REQUEST ▸ Search the material below for the string "where" and extract each line that has it.

SUPPLIED INFORMATION ▸

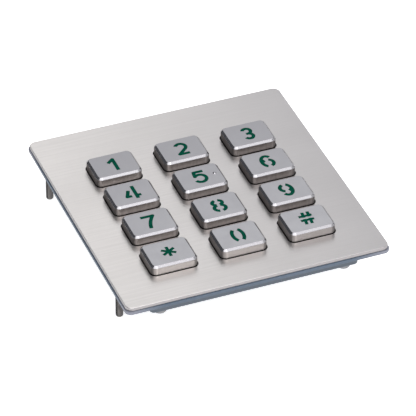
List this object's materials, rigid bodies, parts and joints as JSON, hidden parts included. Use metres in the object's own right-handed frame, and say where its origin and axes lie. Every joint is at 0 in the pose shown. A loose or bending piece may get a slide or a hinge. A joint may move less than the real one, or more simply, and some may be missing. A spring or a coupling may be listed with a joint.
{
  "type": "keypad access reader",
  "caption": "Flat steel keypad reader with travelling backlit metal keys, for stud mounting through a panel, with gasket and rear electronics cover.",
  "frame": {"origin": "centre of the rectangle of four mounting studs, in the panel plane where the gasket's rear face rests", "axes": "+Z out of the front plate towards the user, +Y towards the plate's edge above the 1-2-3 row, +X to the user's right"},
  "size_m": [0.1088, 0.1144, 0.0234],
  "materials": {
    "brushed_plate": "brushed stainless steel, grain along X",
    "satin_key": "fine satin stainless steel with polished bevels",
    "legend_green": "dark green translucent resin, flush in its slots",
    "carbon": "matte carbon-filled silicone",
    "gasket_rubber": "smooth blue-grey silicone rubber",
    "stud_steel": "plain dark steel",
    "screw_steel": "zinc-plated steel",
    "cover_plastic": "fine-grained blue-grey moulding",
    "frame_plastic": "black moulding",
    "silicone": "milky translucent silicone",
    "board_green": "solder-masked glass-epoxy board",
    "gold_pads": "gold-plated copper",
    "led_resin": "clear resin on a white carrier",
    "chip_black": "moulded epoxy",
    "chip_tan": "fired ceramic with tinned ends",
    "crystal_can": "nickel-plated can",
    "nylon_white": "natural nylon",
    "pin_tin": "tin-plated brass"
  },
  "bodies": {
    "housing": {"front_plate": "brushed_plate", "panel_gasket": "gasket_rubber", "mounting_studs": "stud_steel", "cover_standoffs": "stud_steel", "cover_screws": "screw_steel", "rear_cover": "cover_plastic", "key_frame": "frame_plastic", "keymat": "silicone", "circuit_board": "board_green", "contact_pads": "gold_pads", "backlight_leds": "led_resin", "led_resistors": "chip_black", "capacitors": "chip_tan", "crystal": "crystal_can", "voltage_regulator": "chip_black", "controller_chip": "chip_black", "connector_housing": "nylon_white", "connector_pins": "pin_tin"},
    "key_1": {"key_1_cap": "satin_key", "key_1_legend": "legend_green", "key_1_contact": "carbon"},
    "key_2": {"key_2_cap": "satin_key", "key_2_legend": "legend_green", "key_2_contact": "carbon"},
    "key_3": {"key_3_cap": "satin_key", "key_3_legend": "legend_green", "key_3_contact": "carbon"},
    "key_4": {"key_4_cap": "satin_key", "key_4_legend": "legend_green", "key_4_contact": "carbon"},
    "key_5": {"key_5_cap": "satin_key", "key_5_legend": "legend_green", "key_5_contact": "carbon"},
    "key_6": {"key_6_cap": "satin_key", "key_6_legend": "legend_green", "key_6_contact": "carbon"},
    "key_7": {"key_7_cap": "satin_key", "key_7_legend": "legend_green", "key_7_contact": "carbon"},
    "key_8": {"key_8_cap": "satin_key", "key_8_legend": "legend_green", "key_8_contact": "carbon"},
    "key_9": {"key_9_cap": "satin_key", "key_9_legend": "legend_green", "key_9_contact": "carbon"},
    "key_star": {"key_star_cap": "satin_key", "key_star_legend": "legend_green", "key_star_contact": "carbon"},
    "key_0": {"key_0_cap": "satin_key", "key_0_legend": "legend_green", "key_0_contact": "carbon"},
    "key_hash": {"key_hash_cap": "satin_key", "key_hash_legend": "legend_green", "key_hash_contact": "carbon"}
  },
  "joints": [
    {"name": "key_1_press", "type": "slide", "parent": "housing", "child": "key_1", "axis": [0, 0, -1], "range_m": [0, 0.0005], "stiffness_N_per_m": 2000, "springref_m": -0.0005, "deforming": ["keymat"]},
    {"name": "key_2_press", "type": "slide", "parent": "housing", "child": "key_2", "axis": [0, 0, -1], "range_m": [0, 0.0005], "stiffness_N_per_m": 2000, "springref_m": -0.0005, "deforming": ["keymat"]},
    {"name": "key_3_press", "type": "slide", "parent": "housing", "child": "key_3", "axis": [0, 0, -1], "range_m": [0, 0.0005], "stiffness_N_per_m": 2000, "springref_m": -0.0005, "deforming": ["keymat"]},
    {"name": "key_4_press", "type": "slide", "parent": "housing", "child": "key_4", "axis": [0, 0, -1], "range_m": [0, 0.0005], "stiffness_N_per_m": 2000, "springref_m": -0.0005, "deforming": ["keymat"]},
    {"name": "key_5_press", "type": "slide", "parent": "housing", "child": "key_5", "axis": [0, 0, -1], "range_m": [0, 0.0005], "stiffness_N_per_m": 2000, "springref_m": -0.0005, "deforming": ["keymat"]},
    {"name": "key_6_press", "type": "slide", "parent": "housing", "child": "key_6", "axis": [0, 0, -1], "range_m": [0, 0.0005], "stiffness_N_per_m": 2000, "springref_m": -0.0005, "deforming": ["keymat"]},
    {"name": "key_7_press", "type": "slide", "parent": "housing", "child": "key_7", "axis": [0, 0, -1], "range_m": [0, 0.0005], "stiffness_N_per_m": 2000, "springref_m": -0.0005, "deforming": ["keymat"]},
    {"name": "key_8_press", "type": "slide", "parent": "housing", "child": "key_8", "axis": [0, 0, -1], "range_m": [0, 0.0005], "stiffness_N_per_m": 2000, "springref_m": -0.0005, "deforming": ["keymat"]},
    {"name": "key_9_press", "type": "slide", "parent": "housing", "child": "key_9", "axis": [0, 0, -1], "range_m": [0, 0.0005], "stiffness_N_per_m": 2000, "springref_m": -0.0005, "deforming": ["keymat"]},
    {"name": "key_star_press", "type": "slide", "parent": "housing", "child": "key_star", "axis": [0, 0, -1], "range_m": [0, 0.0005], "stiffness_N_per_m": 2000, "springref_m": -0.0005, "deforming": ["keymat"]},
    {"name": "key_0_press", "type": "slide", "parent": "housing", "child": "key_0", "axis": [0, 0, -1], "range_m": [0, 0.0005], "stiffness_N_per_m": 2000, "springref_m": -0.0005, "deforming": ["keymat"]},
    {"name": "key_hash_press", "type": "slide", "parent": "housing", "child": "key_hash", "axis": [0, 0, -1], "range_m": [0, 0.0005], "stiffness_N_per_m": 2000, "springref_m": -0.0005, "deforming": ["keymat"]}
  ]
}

THE REPLY ▸
List this object's materials, rigid bodies, parts and joints as JSON, hidden parts included. Use metres in the object's own right-handed frame, and say where its origin and axes lie. Every joint is at 0 in the pose shown. A loose or bending piece may get a slide or a hinge. A joint may move less than the real one, or more simply, and some may be missing. A spring or a coupling may be listed with a joint.
  "frame": {"origin": "centre of the rectangle of four mounting studs, in the panel plane where the gasket's rear face rests", "axes": "+Z out of the front plate towards the user, +Y towards the plate's edge above the 1-2-3 row, +X to the user's right"},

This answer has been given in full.